The All-Star Game, in its most empirical form, is nothing but a cash-cow for the NHL as they milk the fans and sponsors for all they can. The Fan Fair is setup for fans to attend where they can test their own skills and meet and greet current and former NHL stars. The Skills Competition, while entertaining, is its own ticket for entrance and provides a pile of concession and parking revenues for the host team. And then there's the All-Star Game itself where fans pile in, buy souvenirs, and generally exhaust their wallets, debit cards, and credit cards in an effort to obtain the latest and greatest merchandise. And the corporate sponsors? They get the free meals and tickets in exchange for them to push NHL wares and merchandise.

In pushing all this merchandise and whatever onto fans and sponsors, the NHL needs marketable stars present at the game. This year's game has seen Daniel Alfredsson become the official ambassador for the NHL in Ottawa, and I'm fairly certain that the NHL has been overjoyed with the work that the Senators organization has done in promoting this game thus far. But selling tickets to an All-Star Game is a lot easier when the stars show up to play.

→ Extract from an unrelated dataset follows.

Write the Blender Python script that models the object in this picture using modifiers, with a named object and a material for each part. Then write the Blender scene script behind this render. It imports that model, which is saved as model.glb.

And it's not just the All-Star Game that I'm referring to when I say that missing stars hurts. Arguably, the NHL Skills Competition suffers when the best players at their positions don't play. Alexander Ovechkin? He's creative, he's flashy, he likes the attention that comes with his imagination in the various talent competition, and the NHL Skills Competition needs him as much as the NHL needs a guy like Sidney Crosby healthy. In essence, the integrity of the game suffers when big-name players don't play on the biggest stages.

Remember these flashy moves from 2009?

You don't think that the fans love that kind of enthusiasm and fun shown by a player that loves to play the game?

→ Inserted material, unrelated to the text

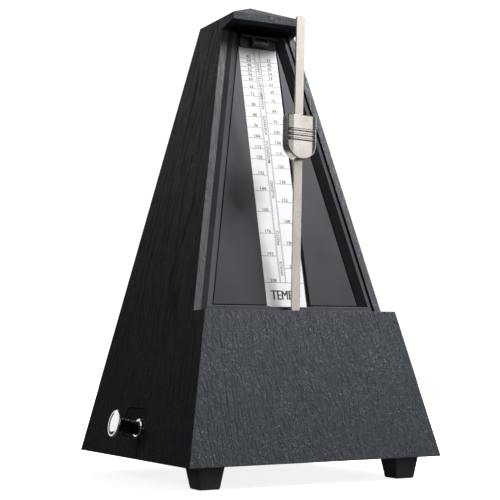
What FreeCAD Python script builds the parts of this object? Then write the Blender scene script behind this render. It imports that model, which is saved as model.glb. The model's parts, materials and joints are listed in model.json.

Maybe you remember these moves from last year's game?
Ovechkin's skill set simply is unparalleled in the NHL, and that's coming from a guy who has been a lifelong Penguins fan. The fact that we won't see Ovechkin pulling off moves like those seen above this year is, to me, a shame, even if his "heart is not there".

"My heart is not there. I got suspended so why do I have to go there," Ovechkin told reporters Tuesday at the team's practice facility. "I love the game, it's a great event. I'd love to be there but I'm suspended. If I'm suspended, I have to be suspended."

If he's trying to set an example for other suspended players, good for him, but it doesn't reflect well on him from a fan's perspective. The NHL has stated that Ovechkin would be welcome at the NHL All-Star Game, but would not insist that he would be there. Again, that's fair from the NHL's perspective, but I'm not buying the "my heart is not there" babble and the suspension rhetoric.

If anything, Ovechkin, in this writer's view, is sticking to the NHL for suspending him for three games for his check to Michalek's head. That's fine for him to do when it comes to sticking it to his employer, but this event is largely for the fans and corporate sponsors. This event makes the NHL decent coin, and this allows the NHL salary cap to go up because the cap is tied to NHL revenues. This allows the Capitals to pay Ovechkin the money agreed upon in his contract, and that money is made from ticket sales, merchandise sales, and corporate sponsorship.

Personally, I believe Ovechkin should be playing this weekend. I appreciate the fact that he took himself out of the game if he isn't going to give 100%, but when names like Crosby, Toews, Pronger, Nugent-Hopkins, and Skinner aren't able to play due to injury and others such as Lecavalier, Staal, and Duchene don't make the cut, having Alexander Ovechkin there becomes that much more important.

As for Lidstrom and Selanne, I'd like to believe that they should be there, but I'm in the same thought as some of the media. If a player hits the age of 40 and is still playing at a high level so that they earn a spot in the NHL All-Star Game, but opts out of it, I, and others, believe they have earned that right after putting in two decades worth of hockey at the highest level. I do not support the 35-and-over idea being lobbed around the media circles, but I believe that any player age 40 or older has certainly earned the right to opt out of the game after putting in all their years on the ice. Especially these two classy gentlemen who have attended 21 NHL All-Star Games combined.

As for Ovechkin, he should be there. I know some people will say that a suspended player should lose all rights and privileges to play while being suspended, but his star power is something that the fans and sponsors are paying to see.

Until next time, keep your sticks on the ice!


Mike Engle said...

Hey Teebz, there's only one problem with this article. That picture, where you ask the readers to guess which one is a current all-star? The answer is really "neither," because that's Ilya Kovalchuk alongside Ovie. Not Evgeni Malkin!

Teebz said...

Holy cow! That's what I get for changing the article before posting. I totally spaced out! Good catch on that, Mike!